In November 2019, German engineering company SWJ broke ground on it’s new North American headquarters in Alberta, after receiving $250,000 in economic incentives from Tuscaloosa, according to the Tuscaloosa News.

Tyner said SWJ will provide Alberta with 115 “high-paying, high-tech jobs,” and described SWJ’s decision to locate in Alberta as “a major domino,” adding that the SWJ facility “gives amazing credibility to Alberta” that could attract new businesses to the area.

The SWJ headquarters is located next to the Alberta School of Performing Arts and the Gateway Digital Library, in one of the most heavily revitalized portions of Alberta. Just down the street from the SWJ are a series of empty parking lots that used to house local businesses like the Leland Shopping Center, Leland Lanes and Wright’s restaurant.
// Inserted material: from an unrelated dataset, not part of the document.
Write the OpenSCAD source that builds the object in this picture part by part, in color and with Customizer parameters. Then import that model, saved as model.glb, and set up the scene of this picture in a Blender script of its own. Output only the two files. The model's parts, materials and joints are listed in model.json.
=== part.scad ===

Some members of Alberta still want to see more for their district.

“Businesses on the strip here have been left abandoned,” Jackson said. “We need some financial assistance in this area, making it easier for people to rebuild businesses or start new ones.” 

Croom echoed the need to not only revamp but to overhaul Alberta.

“We would have liked to have seen the development of the train station,” Croom said, referencing a deal between Tuscaloosa and Norfolk Southern for a new train station in Alberta that fell through in 2019. “We are faithful that things will come, and that the old Leland Shopping Center will be developed. We are hoping that others will find interest in this community.”